Written request: Find the word "object" in the records below. List each line containing it.
[Begin]
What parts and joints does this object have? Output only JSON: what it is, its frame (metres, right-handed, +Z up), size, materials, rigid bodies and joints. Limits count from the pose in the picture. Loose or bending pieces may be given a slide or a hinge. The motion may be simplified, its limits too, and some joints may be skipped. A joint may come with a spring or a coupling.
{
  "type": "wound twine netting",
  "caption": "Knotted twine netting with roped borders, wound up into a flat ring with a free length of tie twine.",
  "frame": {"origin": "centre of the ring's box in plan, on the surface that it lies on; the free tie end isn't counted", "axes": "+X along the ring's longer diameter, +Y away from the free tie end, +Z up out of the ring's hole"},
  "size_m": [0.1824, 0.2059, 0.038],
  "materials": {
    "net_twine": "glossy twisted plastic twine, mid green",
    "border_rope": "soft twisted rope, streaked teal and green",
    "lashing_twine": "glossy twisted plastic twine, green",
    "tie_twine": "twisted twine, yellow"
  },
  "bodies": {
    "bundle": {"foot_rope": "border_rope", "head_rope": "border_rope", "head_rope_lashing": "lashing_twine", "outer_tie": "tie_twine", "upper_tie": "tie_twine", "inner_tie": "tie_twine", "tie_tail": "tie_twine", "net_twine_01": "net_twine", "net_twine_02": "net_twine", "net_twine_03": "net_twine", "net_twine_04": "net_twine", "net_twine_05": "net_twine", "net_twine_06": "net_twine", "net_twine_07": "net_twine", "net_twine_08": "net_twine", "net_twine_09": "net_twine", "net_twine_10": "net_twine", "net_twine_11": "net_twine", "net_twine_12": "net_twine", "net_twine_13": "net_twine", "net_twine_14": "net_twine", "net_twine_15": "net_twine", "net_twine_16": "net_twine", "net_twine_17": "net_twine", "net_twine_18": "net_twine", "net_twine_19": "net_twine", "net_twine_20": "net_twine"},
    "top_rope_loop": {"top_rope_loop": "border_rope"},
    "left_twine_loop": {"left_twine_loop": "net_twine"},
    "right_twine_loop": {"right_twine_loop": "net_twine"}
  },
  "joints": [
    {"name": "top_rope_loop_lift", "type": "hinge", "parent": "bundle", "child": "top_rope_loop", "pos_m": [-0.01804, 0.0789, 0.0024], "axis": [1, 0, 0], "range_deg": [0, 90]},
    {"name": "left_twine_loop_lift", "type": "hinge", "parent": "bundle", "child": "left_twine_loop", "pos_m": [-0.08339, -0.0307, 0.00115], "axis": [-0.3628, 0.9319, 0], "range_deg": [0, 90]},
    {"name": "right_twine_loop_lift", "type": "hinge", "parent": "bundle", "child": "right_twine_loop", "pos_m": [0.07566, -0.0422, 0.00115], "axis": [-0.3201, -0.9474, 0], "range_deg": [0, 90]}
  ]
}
[End]
[Begin]
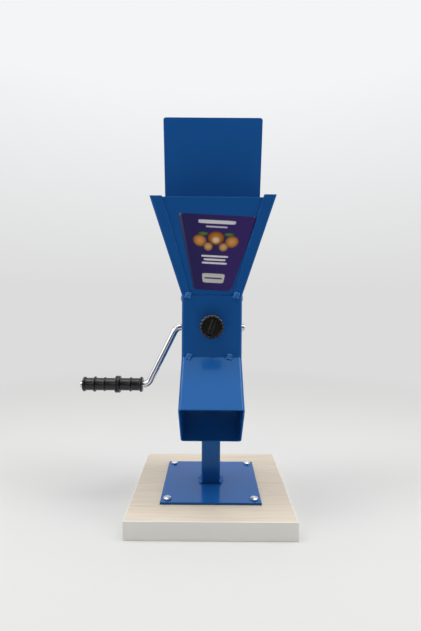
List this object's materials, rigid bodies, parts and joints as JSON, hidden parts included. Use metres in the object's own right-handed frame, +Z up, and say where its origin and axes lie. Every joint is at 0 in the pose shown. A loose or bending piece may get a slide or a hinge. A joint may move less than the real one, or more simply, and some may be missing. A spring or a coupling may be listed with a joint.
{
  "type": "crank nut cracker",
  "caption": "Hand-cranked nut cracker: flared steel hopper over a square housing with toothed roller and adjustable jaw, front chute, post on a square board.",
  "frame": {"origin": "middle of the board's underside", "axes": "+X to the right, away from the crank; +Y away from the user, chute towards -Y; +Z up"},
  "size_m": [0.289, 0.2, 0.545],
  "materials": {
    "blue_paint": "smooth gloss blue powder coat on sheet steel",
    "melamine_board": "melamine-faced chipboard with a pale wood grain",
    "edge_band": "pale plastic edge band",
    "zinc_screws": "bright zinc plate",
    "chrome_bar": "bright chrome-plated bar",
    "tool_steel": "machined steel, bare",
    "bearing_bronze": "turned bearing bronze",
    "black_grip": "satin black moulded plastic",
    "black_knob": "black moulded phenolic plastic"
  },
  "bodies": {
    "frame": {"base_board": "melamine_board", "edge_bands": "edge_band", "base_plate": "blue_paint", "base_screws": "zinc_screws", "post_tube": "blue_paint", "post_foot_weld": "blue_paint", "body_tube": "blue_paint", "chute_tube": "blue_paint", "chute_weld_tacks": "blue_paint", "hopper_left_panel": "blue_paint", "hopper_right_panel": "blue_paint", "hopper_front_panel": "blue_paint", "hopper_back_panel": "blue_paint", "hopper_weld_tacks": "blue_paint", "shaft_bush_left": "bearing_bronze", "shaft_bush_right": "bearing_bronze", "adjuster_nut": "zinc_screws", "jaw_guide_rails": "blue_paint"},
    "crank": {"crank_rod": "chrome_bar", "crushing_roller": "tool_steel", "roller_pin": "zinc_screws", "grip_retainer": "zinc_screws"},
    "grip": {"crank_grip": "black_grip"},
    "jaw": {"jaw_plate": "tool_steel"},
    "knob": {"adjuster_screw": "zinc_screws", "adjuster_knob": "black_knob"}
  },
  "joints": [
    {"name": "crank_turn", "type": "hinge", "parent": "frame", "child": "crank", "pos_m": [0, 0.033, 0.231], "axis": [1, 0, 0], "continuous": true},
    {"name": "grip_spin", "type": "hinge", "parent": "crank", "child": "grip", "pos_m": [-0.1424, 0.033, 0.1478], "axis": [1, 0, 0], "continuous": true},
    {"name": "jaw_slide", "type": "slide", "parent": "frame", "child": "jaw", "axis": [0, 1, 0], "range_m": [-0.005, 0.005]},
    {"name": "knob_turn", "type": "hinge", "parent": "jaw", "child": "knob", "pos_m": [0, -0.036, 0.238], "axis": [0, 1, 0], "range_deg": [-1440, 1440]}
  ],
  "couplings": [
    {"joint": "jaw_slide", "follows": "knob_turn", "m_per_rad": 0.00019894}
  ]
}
[End]
Reply to the exercise:
What parts and joints does this object have? Output only JSON: what it is, its frame (metres, right-handed, +Z up), size, materials, rigid bodies and joints. Limits count from the pose in the picture. Loose or bending pieces may be given a slide or a hinge. The motion may be simplified, its limits too, and some joints may be skipped. A joint may come with a spring or a coupling.
List this object's materials, rigid bodies, parts and joints as JSON, hidden parts included. Use metres in the object's own right-handed frame, +Z up, and say where its origin and axes lie. Every joint is at 0 in the pose shown. A loose or bending piece may get a slide or a hinge. A joint may move less than the real one, or more simply, and some may be missing. A spring or a coupling may be listed with a joint.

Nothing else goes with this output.